In 1819, Goya purchased a house on the banks of Manzanares near Madrid called ''Quinta del Sordo'' (''Villa of the Deaf Man''). It was a two-story house which was named after a previous occupant who had been deaf, although the name was fitting for Goya too, who had been left deaf after contracting a fever in 1792. Between 1819 and 1823, when he left the house to move to Bordeaux, Goya produced a series of 14 works, which he painted with oils directly onto the walls of the house. At the age of 73, and having survived two life-threatening illnesses, Goya was likely to have been concerned with his own mortality, and was increasingly embittered by the civil strife occurring in Spain.

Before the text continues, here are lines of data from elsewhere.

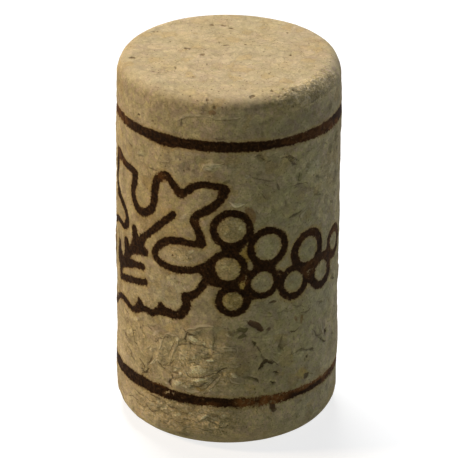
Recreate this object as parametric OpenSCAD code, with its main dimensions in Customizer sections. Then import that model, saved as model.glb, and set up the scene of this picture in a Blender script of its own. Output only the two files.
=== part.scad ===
// Straight wine stopper, turned from one stick of pressed cork granules.
// It stands on its foot at z = 0, with its axis on Z.

/* [Body] */
// Diameter of the straight wall
cork_d = 22; // [18:0.5:30]
// Height from the foot to the top face
cork_h = 38; // [30:0.5:60]

/* [Edges] */
// Radius of the rounding between the wall and the top face
top_edge_r = 1.7; // [0.5:0.1:4]
// Radius of the fuller rounding between the wall and the foot
foot_edge_r = 2.7; // [0.5:0.1:4]

/* [Hidden] */
$fn = 96;
cork_r = cork_d / 2;
wall_h = cork_h - top_edge_r - foot_edge_r;
cork_colour = [0.74, 0.65, 0.49];

// One end, from its flat face at y = 0 up to where the straight wall starts.
// The circle touches both the face and the wall, so the rounding has no corner.
module rounded_end(edge_r) {
    square([cork_r - edge_r, edge_r]);
    translate([cork_r - edge_r, edge_r]) circle(r = edge_r);
}

// Half of the stopper's section, on the right of its axis
module half_section() {
    rounded_end(foot_edge_r);
    translate([0, foot_edge_r]) square([cork_r, wall_h]);
    translate([0, cork_h]) mirror([0, 1]) rounded_end(top_edge_r);
}

// The whole stopper, one solid with no bore
module cork() {
    color(cork_colour) rotate_extrude() half_section();
}

cork();
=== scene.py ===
"""The looks of the wine cork: its worn granule surface, its print, the studio and the camera.

Places on the wall are (s, z) in mm: s runs round the wall from the front line, which faces -Y,
with + to the right, and z runs up from the foot. Places on the top face are (x, y) in mm.
A path is written as s, z, s, z and so on, after the other numbers of its row.
"""

from math import cos, pi, radians, sin
from types import SimpleNamespace
import bpy
import numpy as np
from mathutils import Matrix, Vector, noise


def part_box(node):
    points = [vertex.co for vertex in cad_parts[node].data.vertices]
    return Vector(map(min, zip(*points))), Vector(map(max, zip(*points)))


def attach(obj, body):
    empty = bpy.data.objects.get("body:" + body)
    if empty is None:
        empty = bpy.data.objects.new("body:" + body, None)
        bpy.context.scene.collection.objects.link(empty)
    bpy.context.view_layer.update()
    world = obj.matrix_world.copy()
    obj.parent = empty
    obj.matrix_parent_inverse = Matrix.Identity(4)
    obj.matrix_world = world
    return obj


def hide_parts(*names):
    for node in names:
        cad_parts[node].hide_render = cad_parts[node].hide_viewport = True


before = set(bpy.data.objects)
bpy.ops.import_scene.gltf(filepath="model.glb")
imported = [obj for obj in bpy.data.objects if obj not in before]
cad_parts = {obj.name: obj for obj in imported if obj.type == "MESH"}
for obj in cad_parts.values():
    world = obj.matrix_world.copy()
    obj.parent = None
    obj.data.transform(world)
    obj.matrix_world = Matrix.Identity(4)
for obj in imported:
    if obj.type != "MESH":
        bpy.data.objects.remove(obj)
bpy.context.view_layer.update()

# ---- Sizes, in mm ----
MM = 0.001
LOW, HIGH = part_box("cork")
RADIUS = round((HIGH.x - LOW.x) / 2 / MM, 1)
HEIGHT = round(HIGH.z / MM, 1)
TOP_EDGE_R = 1.7  # as in part.scad
FOOT_EDGE_R = 2.7

# ---- The mesh's fineness ----
DISC_RINGS = 42  # squares from an end face's centre to its edge
COLUMNS = 8 * DISC_RINGS
ROWS = 254
FRONT_CROWDING = 0.3  # how much closer columns stand at the front than on average
FAR = 1e3  # a distance beyond everything, in mm


# ---- The bare surface ----
def column_turns(share):
    """Angles from the back seam (-pi) through the front (0) to the seam again, for shares 0 to 1."""
    turn = np.linspace(-pi, pi, 4001)
    return np.interp(share * 2 * pi - pi, turn + FRONT_CROWDING * np.sin(turn), turn)


def wall_profile():
    """Radius, z, and the normal's outward and upward parts, for each row from foot to top face."""
    foot_arc, top_arc = FOOT_EDGE_R * pi / 2, TOP_EDGE_R * pi / 2
    straight = HEIGHT - FOOT_EDGE_R - TOP_EDGE_R
    along = np.linspace(0, foot_arc + straight + top_arc, ROWS + 1)
    foot = np.clip(along / FOOT_EDGE_R, 0, pi / 2)
    top = np.clip((along - foot_arc - straight) / TOP_EDGE_R, 0, pi / 2)
    radius = RADIUS - FOOT_EDGE_R * (1 - np.sin(foot)) - TOP_EDGE_R * (1 - np.cos(top))
    z = FOOT_EDGE_R * (1 - np.cos(foot)) + np.clip(along - foot_arc, 0, straight) + TOP_EDGE_R * np.sin(top)
    return radius, z, np.sin(foot) * np.cos(top), np.sin(top) - np.cos(foot)


def ring_share(i, j):
    """How far round its ring of the square grid the point i, j lies, from 0 to 1."""
    ring = max(abs(i), abs(j))
    if j == -ring or i == ring:
        return (i + j + 2 * ring) / max(8 * ring, 1)
    return (6 * ring - i - j) / (8 * ring)


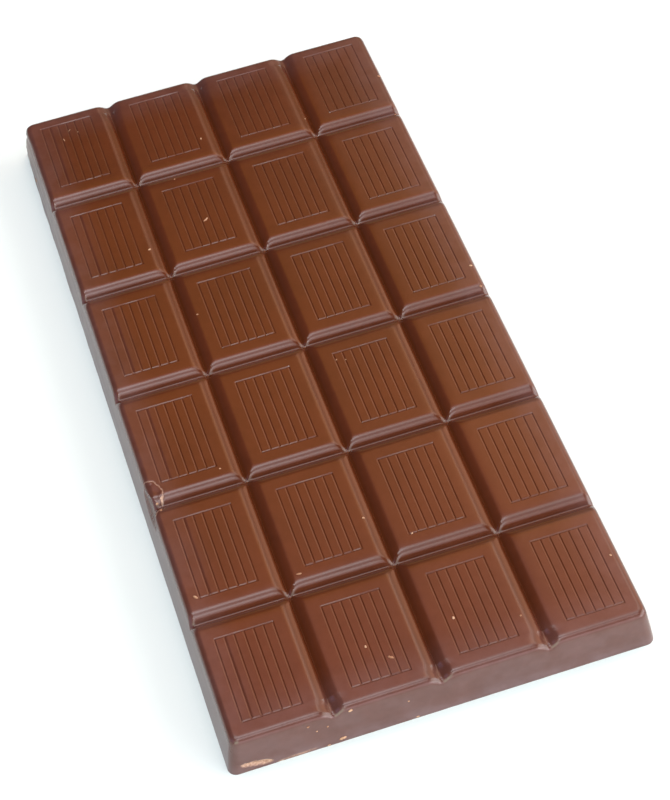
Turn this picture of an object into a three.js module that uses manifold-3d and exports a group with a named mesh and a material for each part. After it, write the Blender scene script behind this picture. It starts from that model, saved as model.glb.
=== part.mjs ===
// A moulded tablet of solid milk chocolate: four columns by six rows of
// segments on one slab, parted by rounded V grooves. Each segment carries an
// engraved frame with five lines inside it.
//
// Millimetres, +Z up. The tablet lies flat: its base is on z = 0, centred on
// the origin, and its length runs along Y.

import * as THREE from 'three';
import { mergeVertices } from 'three/addons/utils/BufferGeometryUtils.js';
import Module from 'manifold-3d';

// ---- Driving dimensions -------------------------------------------------

const COLUMNS = 4;
const ROWS = 6;
const PITCH_X = 17.6; // segment to segment across the tablet
const PITCH_Y = 24.75; // segment to segment along the tablet
const END_TRIM = 0.6; // how much an end segment falls short of a full pitch
const THICKNESS = 7.9;

const WALL_INSET = 1.45; // how far a side wall leans in between base and top
const CORNER_RADIUS = 1.5; // upright corners, seen from above
const EDGE_RADIUS = 0.8; // rounding of the top rim

const GROOVE_HALF_WIDTH = 2.2;
const GROOVE_DEPTH = 1.15;

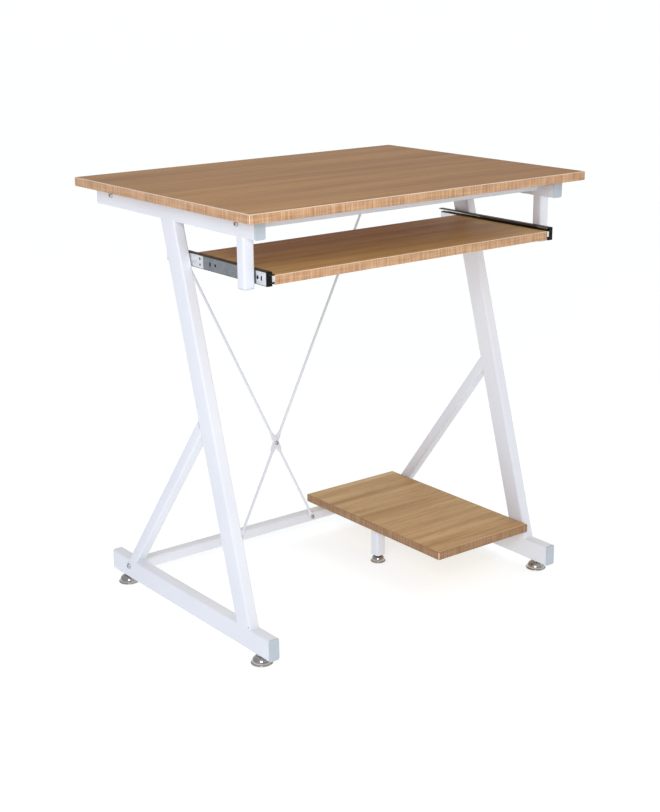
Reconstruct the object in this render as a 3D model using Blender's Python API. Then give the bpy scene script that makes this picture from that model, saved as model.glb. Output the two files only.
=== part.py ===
"""Computer desk with a pull-out keyboard tray and a low shelf for a computer.

Two Z-shaped side frames of rectangular steel tube carry a laminated board. Three crossbars and
a pair of crossed rods tie the frames together. The keyboard tray runs on ball-bearing slides.

Metres, +Z up. X runs across the desk (the shelf is on the +X side), the user sits on the -Y
side, and the origin is on the floor under the middle of the desktop.
"""

import math

import bmesh
import bpy
from mathutils import Matrix, Vector

# ---- driving dimensions ------------------------------------------------------------------

GAP = 0.0003  # between two pieces that touch
RUNNING_GAP = 0.0003  # round a shank or stud in its hole

DESK_WIDTH = 0.700
DESK_DEPTH = 0.525
DESK_HEIGHT = 0.740
PANEL_THICKNESS = 0.015

# steel tube
TUBE_WIDTH = 0.020  # along X, all the tubes of the side frames
TUBE_WALL = 0.0012
TUBE_CORNER = 0.0025
TOP_RAIL_HEIGHT = 0.030
FOOT_RAIL_HEIGHT = 0.038
LEG_DEPTH = 0.038
SQUARE_TUBE = 0.020  # rear brace, slide post, crossbars, shelf tubes
END_PLATE = 0.003  # welded into the ends of the bolted tubes

# side frames
FRAME_OVERHANG = 0.027  # desktop beyond a frame's outer face
TOP_RAIL_INSET = 0.0285  # desktop beyond each end of a top rail
FOOT_RAIL_INSET = 0.016
FOOT_CLEARANCE = 0.0162  # floor to the underside of a foot rail
LEG_SETBACK = 0.0725  # front end of the foot rail to the middle of the leg's base
LEG_LEAN = math.radians(16.14)
BRACE_SETBACK = 0.069  # rear end of the foot rail to the middle of the brace's base
BRACE_LEAN = math.radians(37.7)
POST_SETBACK = 0.039  # front end of the top rail to the middle of the slide post
POST_LENGTH = 0.078
CAP_FLANGE = 0.002
CAP_INSERT = 0.009

# crossbars
TOP_CROSSBAR_SETBACK = 0.0465  # end of the top rail to the middle of a crossbar
LOWER_CROSSBAR_SETBACK = 0.0545  # rear end of the foot rail to the middle of the crossbar
LOWER_CROSSBAR_HEIGHT = 0.039  # floor to its middle

# crossed rods
ROD_RADIUS = 0.0024
ROD_TAB_HALF_WIDTH = 0.0055
ROD_TAB_HALF_THICKNESS = 0.0013
ROD_TAB_LENGTH = 0.013
ROD_NECK = 0.008  # from round to flat
ROD_FOOT_OFFSET = 0.003  # a rod's lower bolt, inboard of the shelf's free edge
ROD_TOP_INSET = 0.053  # end of the rear crossbar to a rod's upper bolt

# bolts
FRAME_BOLT_RADIUS = 0.003
FRAME_BOLT_HEAD = 0.0052
FRAME_BOLT_HEAD_HEIGHT = 0.0026
FRAME_BOLT_REACH = 0.012  # past the frame, into the crossbar
ROD_BOLT_RADIUS = 0.002
ROD_BOLT_HEAD = 0.0042
ROD_BOLT_HEAD_HEIGHT = 0.0022
ROD_BOLT_REACH = 0.006

# levelling glides
GLIDE_RADIUS = 0.0185
SHELF_GLIDE_RADIUS = 0.0142
GLIDE_RIM = 0.002
GLIDE_COLLAR = 0.0025  # between the dome and the tube
GLIDE_COLLAR_RADIUS = 0.0065
STUD_RADIUS = 0.004
STUD_REACH = 0.020  # above the underside of its tube
GLIDE_SETBACK = 0.0345  # end of the foot rail to the middle of a glide
WELD_NUT_RADIUS = 0.0075
WELD_NUT_HEIGHT = 0.005

# keyboard tray and its slides
TRAY_DEPTH = 0.232
TRAY_SETBACK = 0.0265  # front edge of the desktop to the front edge of the tray
TRAY_DROP = 0.0855  # underside of the desktop to the top of the tray
TRAY_TRAVEL = 0.200
SLIDE_LENGTH = 0.280
SLIDE_HEIGHT = 0.0225
SLIDE_RISE = 0.0022  # middle of the slide above the middle of the tray
SLIDE_THICKNESS = 0.0134
SLIDE_STEEL = 0.0012
OUTER_DEPTH = 0.010
SLIDE_SLOT_WIDTH = 0.004
SLIDE_SLOT_LENGTH = 0.0078
SLIDE_SLOTS = (0.012, 0.152)  # from the front end of the slide
SLIDE_HOLES = (  # distance from the front end, height above the middle, radius
    (0.022, 0, 0.003), (0.137, 0, 0.0024), (0.181, 0.0045, 0.002), (0.181, -0.0045, 0.002),
    (0.262, 0, 0.0024),
)
OUTER_LIP = 0.0013
BALL_RADIUS = 0.0015
BALL_PLAY = 0.0002
INNER_FLANGE_DEPTH = 0.0092
CAGE_LENGTH = 0.060
CAGE_STEEL = 0.0008
CAGE_CLEAR_OF_BUMPER = 0.004
BALLS_PER_ROW = 4
BUMPER_FRONT = 0.003
BUMPER_INSERT = 0.004
BUMPER_FINGER = 0.0028

# low shelf
SHELF_WIDTH = 0.220
SHELF_DEPTH = 0.390
SHELF_TOP = 0.084
SHELF_REAR_OVERLAP = 0.0105  # shelf beyond the front face of the lower crossbar
SHELF_LEG_INSET = 0.011  # free edge of the shelf to the side of its leg
SHELF_LEG_CLEARANCE = 0.0145  # floor to the underside of the leg
SPACER_RADIUS = 0.005
SPACER_INSETS = (0.033, 0.153)  # from the shelf's edge beside the frame
BRACKET_THICKNESS = 0.0025
BRACKET_WIDTH = 0.030
BRACKET_BELOW_RAIL = 0.026

CORNER_STEPS = 3
ROUND_STEPS = 20

# ---- derived places ----------------------------------------------------------------------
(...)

Although he initially decorated the rooms of the house with more inspiring images, in time he overpainted them all with the intense haunting pictures known today as the ''Black Paintings''. Uncommissioned and never meant for public display, these pictures reflect his darkening mood with some intense scenes of malevolence and conflict.〔"But never before and never since, as far as we know, has a major, ambitious cycle of paintings been painted with the intention of keeping the pictures an entirely private affair." Licht, 159〕
''Saturn Devouring His Son'', a disturbing portrait of the titan Saturn consuming one of his children, was one of six works with which Goya decorated the dining room. According to Roman myth (inspired by the original Greek myth), it had been foretold that one of the sons of Saturn would overthrow him, just as he had overthrown his father, Caelus. To prevent this, Saturn ate his children moments after each was born. His wife Ops eventually hid his sixth son, Jupiter, on the island of Crete, deceiving Saturn by offering a stone wrapped in swaddling in his place. Jupiter eventually supplanted his father just as the prophecy had predicted.
Goya never named the works he produced at ''Quinta del Sordo''; the names were assigned by others after his death,〔Licht, 168〕 and this painting is also known as just ''Saturn'', ''Saturn Devouring One of His Sons'', ''Saturn Devouring his Children'' or by the Spanish names ''Saturno devorando a su hijo'' or ''Saturno devorando a un hijo''.